The concept is also expressed – more crudely – in another proverb, from the area of Foggia: “Pìzzeche e vvase non fàscene pertuse” (Pinches and kisses make no holes), which in the Salentine version becomes even more explicit: “Pizzichi e vvasi nu ffannu pertusi, manu ca lluscia nu fface criaturi” (Pinches and kisses make no holes, the hand that caresses makes no babies). It looks like the same proverb but between the three versions there is a significant difference. The first has an ethical sense (pleasure has its limit in morality), the second implies a social consideration (risking the loss of virginity can cause serious damage to the girl’s image in society), the third seems to pose the problem of contraception (if you confine yourself to kisses and cuddles you don’t run the risk of pregnancy).

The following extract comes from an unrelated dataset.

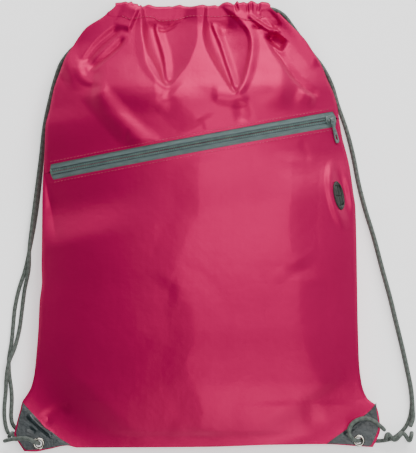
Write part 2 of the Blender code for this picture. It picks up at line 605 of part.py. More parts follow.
def make_cord(name, route):
    """A cord as a tube, its points closer together where it bends."""
    points = np.array(route) * MM
    knots = np.concatenate(([0], np.cumsum(np.linalg.norm(np.diff(points, axis=0), axis=1))))
    fine = through(knots, points, np.linspace(0, knots[-1], 3000), False)
    steps = np.diff(fine, axis=0)
    lengths = np.linalg.norm(steps, axis=1)
    headings = steps / lengths[:, None]
    turning = np.linalg.norm(np.diff(headings, axis=0), axis=1)
    cost = np.concatenate(([0], np.cumsum(lengths + 14 * MM * np.concatenate(([0], turning)))))
    chosen = np.interp(np.linspace(0, cost[-1], CORD_POINTS), cost, np.arange(len(cost)))
    curve = bpy.data.curves.new(name, "CURVE")
    curve.dimensions = "3D"
    curve.bevel_depth = CORD_DIAMETER / 2
    curve.bevel_resolution = 2
    curve.use_fill_caps = True
    spline = curve.splines.new("POLY")
    spline.points.add(CORD_POINTS - 1)
    for target, index in zip(spline.points, chosen):
        target.co = (*fine[int(round(index))], 1)
    new_object(name, curve, CORD_COLOUR, 0.9)


def make_knot(name, centre, radii, turn):
    """The outer shape of a knot: a closed lump with its long way turned on the ground."""
    mesh = bpy.data.meshes.new(name)
    work = bmesh.new()
    bmesh.ops.create_uvsphere(work, u_segments=14, v_segments=8, radius=1)
    scale = Matrix.Diagonal((*[r * MM for r in radii], 1))
    place = Matrix.Translation(Vector(centre) * MM) @ Matrix.Rotation(math.radians(turn), 4, "Z")
    work.transform(place @ scale)
    work.to_mesh(mesh)
    work.free()
    mesh.shade_smooth()
    new_object(name, mesh, CORD_COLOUR, 0.9)


def make_cords():
    """Both cords, each with its knot."""
    make_cord("left_cord", LEFT_CORD)
    make_cord("right_cord", RIGHT_CORD)
    make_knot("left_cord_knot", (-170.6, -194.9, 4.4), (4.3, 3.4, 3.4), -20)
    make_knot("right_cord_knot", (187.6, -195.4, 8.6), (14.6, 5.6, 4.0), 0)


def main():
    """Clear the scene and build every piece of the backpack."""
    for item in list(bpy.data.objects):
        bpy.data.objects.remove(item, do_unlink=True)
    make_panels()
    make_lining()
    make_channels()
    make_zip()
    make_slider()
    make_pull()
    make_port()
    make_corners()
    make_cords()


main()
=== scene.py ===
"""The looks of a drawstring backpack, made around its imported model.

The bag lies on its back with its front up: X runs to the right over the front, Y to the mouth
and Z out of the front. Shapes are worked out in millimetres and stored in metres.
"""

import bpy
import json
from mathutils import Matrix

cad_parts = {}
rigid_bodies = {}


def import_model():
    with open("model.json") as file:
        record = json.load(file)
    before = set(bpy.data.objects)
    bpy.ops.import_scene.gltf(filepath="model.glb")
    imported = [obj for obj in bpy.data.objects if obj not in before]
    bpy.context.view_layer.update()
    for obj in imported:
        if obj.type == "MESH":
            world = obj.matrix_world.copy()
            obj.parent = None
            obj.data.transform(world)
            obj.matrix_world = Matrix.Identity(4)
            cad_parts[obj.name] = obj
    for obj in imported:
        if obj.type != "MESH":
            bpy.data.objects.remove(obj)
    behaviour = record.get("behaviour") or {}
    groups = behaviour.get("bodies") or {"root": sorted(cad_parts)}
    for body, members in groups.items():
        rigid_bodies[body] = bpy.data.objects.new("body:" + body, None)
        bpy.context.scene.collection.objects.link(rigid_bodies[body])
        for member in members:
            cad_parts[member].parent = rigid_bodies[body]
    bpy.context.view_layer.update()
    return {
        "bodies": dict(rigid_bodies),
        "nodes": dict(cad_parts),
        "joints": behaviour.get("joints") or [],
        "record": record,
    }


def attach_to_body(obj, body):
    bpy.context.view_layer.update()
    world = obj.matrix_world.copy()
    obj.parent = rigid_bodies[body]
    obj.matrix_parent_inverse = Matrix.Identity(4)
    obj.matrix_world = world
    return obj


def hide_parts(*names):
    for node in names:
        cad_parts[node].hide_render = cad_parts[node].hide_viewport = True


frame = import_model()

import json
import logging
import math
from dataclasses import dataclass
from enum import Enum
from typing import Callable, Sequence

import bpy
import numpy as np
from mathutils import Matrix, Vector

LOG = logging.getLogger("drawstring_backpack")
MM = 0.001
ROOT = "bag"
Point = tuple[float, ...]


# ---- Numbers and curves ----


def smoothstep(value: np.ndarray | float, low: float, high: float) -> np.ndarray | float:
    """Ease from 0 at low to 1 at high.

    Args:
        value: where to read it.
        low: where it leaves 0.
        high: where it reaches 1.

    Returns:
        The eased share.
    """
    share = np.clip((value - low) / (high - low), 0.0, 1.0)
    return share * share * (3 - 2 * share)


def through(knots: Sequence[float], values: Sequence, where: np.ndarray, monotone: bool) -> np.ndarray:
    """Smooth curve through values at knots.

    Args:
        knots: rising positions of the values.
        values: one row for each knot.
        where: positions to read.
        monotone: keeps flat runs flat.

    Returns:
        One row for each position.
    """
    knots = np.asarray(knots, float)
    values = np.asarray(values, float).reshape(len(knots), -1)
    steps = np.diff(knots)
    secants = np.diff(values, axis=0) / steps[:, None]
    slopes = np.gradient(values, knots, axis=0)
    if monotone:
        before, after = secants[:-1], secants[1:]
        total = np.where(before + after == 0, 1.0, before + after)
        slopes[1:-1] = np.where(before * after > 0, 2 * before * after / total, 0.0)
    where = np.asarray(where, float)
    index = np.clip(np.searchsorted(knots, where, side="right") - 1, 0, len(steps) - 1)
    step = steps[index][..., None]
    share = ((where - knots[index]) / steps[index])[..., None]
    rise = 3 * share**2 - 2 * share**3
    lead = share**3 - 2 * share**2 + share
    trail = share**3 - share**2
    start, end = values[index], values[index + 1]
    return start + (end - start) * rise + step * (slopes[index] * lead + slopes[index + 1] * trail)


def even_path(points: Sequence[Point], spacing: float) -> np.ndarray:
    """Smooth path through points, read at even steps.

    Args:
        points: rows whose first two or three numbers are a place.
        spacing: distance between the points that come back.

    Returns:
        The path's rows.
    """
    rows = np.asarray(points, float)
    place = rows[:, : min(3, rows.shape[1])]
    knots = np.concatenate(([0.0], np.cumsum(np.linalg.norm(np.diff(place, axis=0), axis=1))))
    count = max(2, int(round(knots[-1] / spacing)) + 1)
    return through(knots, rows, np.linspace(0, knots[-1], count), False)


# ---- Materials ----


def colour(code: str) -> tuple[float, float, float, float]:
    """Linear colour of an sRGB hex value such as "A8224C"."""
    parts = [int(code[i : i + 2], 16) / 255 for i in (0, 2, 4)]
    linear = [p / 12.92 if p <= 0.04045 else ((p + 0.055) / 1.055) ** 2.4 for p in parts]
    return (*linear, 1.0)


def add(tree: bpy.types.NodeTree, kind: str, inputs: dict | None = None, **settings) -> bpy.types.Node:
    """Add a node with its settings and links.

    Args:
        tree: the material's node tree.
        kind: the node's type.
        inputs: socket name or number to a constant, or to a socket to link from.
        settings: the node's own properties.

    Returns:
        The node.
    """
    node = tree.nodes.new(kind)
    for name, value in settings.items():
        setattr(node, name, value)
    for name, value in (inputs or {}).items():
        if isinstance(value, bpy.types.NodeSocket):
            tree.links.new(value, node.inputs[name])
        else:
            node.inputs[name].default_value = value
    return node


class Pattern(Enum):
    """What a finish's pattern follows."""

    SURFACE = "UV"
    PLACE = "Object"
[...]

These three presentations of the same proverb are a faithful reflection of the many faces of proverbs, or rather, of the ethics of proverbs: of the Apulian proverbs because they are the ones we are examining, but in actual fact of all those that circulate, or used to circulate, in Italy.

The ‘respect for the snuff-box’ is firmly anchored to the narrow-minded version of the Catholic moral code, which in the 1800s and 1900s was stricter and more prudish than today: until halfway through the last century virginity was considered a value in itself, with the power of giving a woman the image of angel or devil, and women were led to experience sexual relations with a mixture of guilt, fear, renunciation, frustration and loss of self-esteem, in line with the wholly male chauvinist attitude of the time. The female sexual organ was the symbol of evil.

This rigid moral code gave rise to the central role played by social control, which had its fundamental tool in gossip and its guiding principle in the set of precepts inculcated by education and by ‘common opinion’. Proverbs had the job of confirming and spreading these precepts. And so we find the concern that amorous effusions should not lead to the dreaded ‘pertugio’/hole, which: a) would have violated one of the cornerstones of morality; b) would have been seriously harmful to the maiden’s reputation.

But proverbs also sprung from everyday life, from basic problems: hunger, thirst, labor, mouths to feed. And at times it happened that they spoke a different language from that of the curate or the bigot. So, in the Salentine variation, the main concern is not of an ethical kind, but is the worry about an unwanted pregnancy, which would bring a new mouth to feed. Essentially, the prohibition, though confirmed, has a very secular motivation, and is accompanied by explicit tolerance – even encouragement – of amorous activities that are risk-free.

Three variations of the same proverb, three partly different viewpoints on morality, society, and existence, coexisted with absolutely no conflict. Perhaps it is here, in the capacity to reflect the multiplicity and the infinite contradictions in life, that lies most of the charm of the proverbs from our grandparents’ time.